Teddy volunteered to take Judy for a much-needed walk and gratefully I handed over her lead. Feeling shy of my new surroundings, I did not wish to venture out just yet.
My grandmother and Nellie bustled around us, putting food onto the table and pouring boiling water into an aluminium teapot.
‘Sit you down, now,’ Grandmother said. ‘Sure you must be hungry.’
Chairs were hastily pulled up to a laden table and the relatives watched as my grandmother piled my plate high. There was an assortment of sandwiches, some filled with spam or corned beef, others with fish paste. There was brown soda bread and small, thick Irish pancakes spread liberally with butter and strawberry jam. A fruitcake followed, which must have used the whole family’s ration budget. I needed no encouragement to eat as I tucked in
with gusto, surrounded by the friendly buzz of the adults’ conversation as they plied my parents with questions.

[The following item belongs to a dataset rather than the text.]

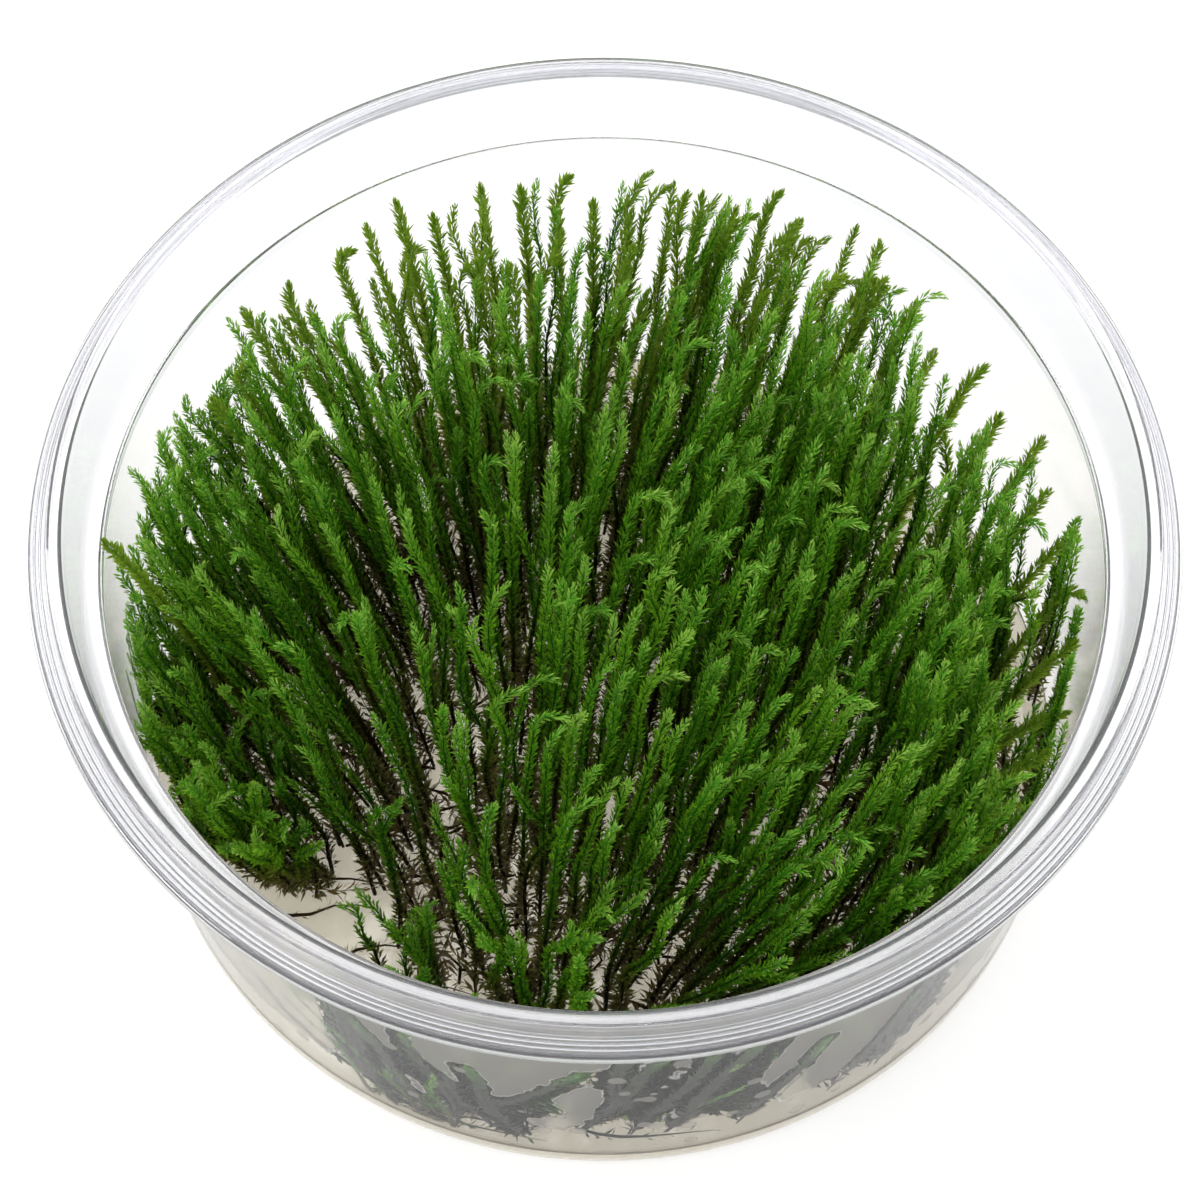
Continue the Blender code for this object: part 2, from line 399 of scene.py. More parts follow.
@dataclass(frozen=True)
class MistedPolypropylene(Polypropylene):
    """The same sheet under fine water drops, which give way to a clear film where wet moss lies on it.

    Attributes:
        mist_roughness: Roughness under the drops.
        mist_tint: Colour of the drops: a warm grey that paints in part of the shade seen through the fogged
            wall.
        mist_clearness: Share of light that passes the drops.
        ragged_mm: Size of the bays in the film's edge.
        ragged_depth: How far the bays reach, on the wet map's scale.
        bubble_mm: Distance between the air bubbles that the film holds.
        bubble_edge: Radii inside and outside a bubble's edge, as shares of that distance.
        film_edge: Wetness at the outer and the inner side of the film's edge.
        film_depth_mm: How far the film stands off the sheet.
        outline: How much less light passes at the film's edge at the front, so that the sheet's pale colour
            paints a white line round the film: a painted highlight.
        dry_mm: How far back the drops start to thin out, and where there are none left.
    """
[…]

When I could eat no more my eyes started closing as the heat of the room, the long journey and the food took their toll. I heard laughing adult voices exclaim that I had fallen asleep, then felt the strong arms of my father as he picked me up and carried me to a bedroom upstairs.
The four o’clock twilight had fallen when my mother woke me. Sleepily, I allowed her to wash and dress me for another visit. It appeared that my entire father’s family wanted to see us, and I, used to my mother’s small family of one grandmother and a few rarely seen cousins, felt overwhelmed by trying to remember all the names I was hearing. Supper was to be served at my great-uncle’s house in the same road. Uncle Eddy and Aunt Lilly, as I was told to call them, and their two teenage daughters, Mattie and Jean, had laid out a special meal for us which, I was to learn, was typical Irish fare: thick slices of chicken, boiled ham coated in the sweet sheen of honey and mustard, hard-boiled eggs, bright red tomatoes and potatoes boiled in their skins. Home-made trifle and numerous cups of tea followed and again I felt the warmth of my father’s family wash over me.
They asked about our life in England, how our journey had been and what my parents’ plans were now. Where were we going to live? Where was I going to school? I noticed their surprise when my mother informed them I was to be sent to a private school, as that was what I’d been used to. When I was older I realized that only scholarship pupils from Park Street, one of the poorest areas in Coleraine, would have attended the school my mother had chosen for me.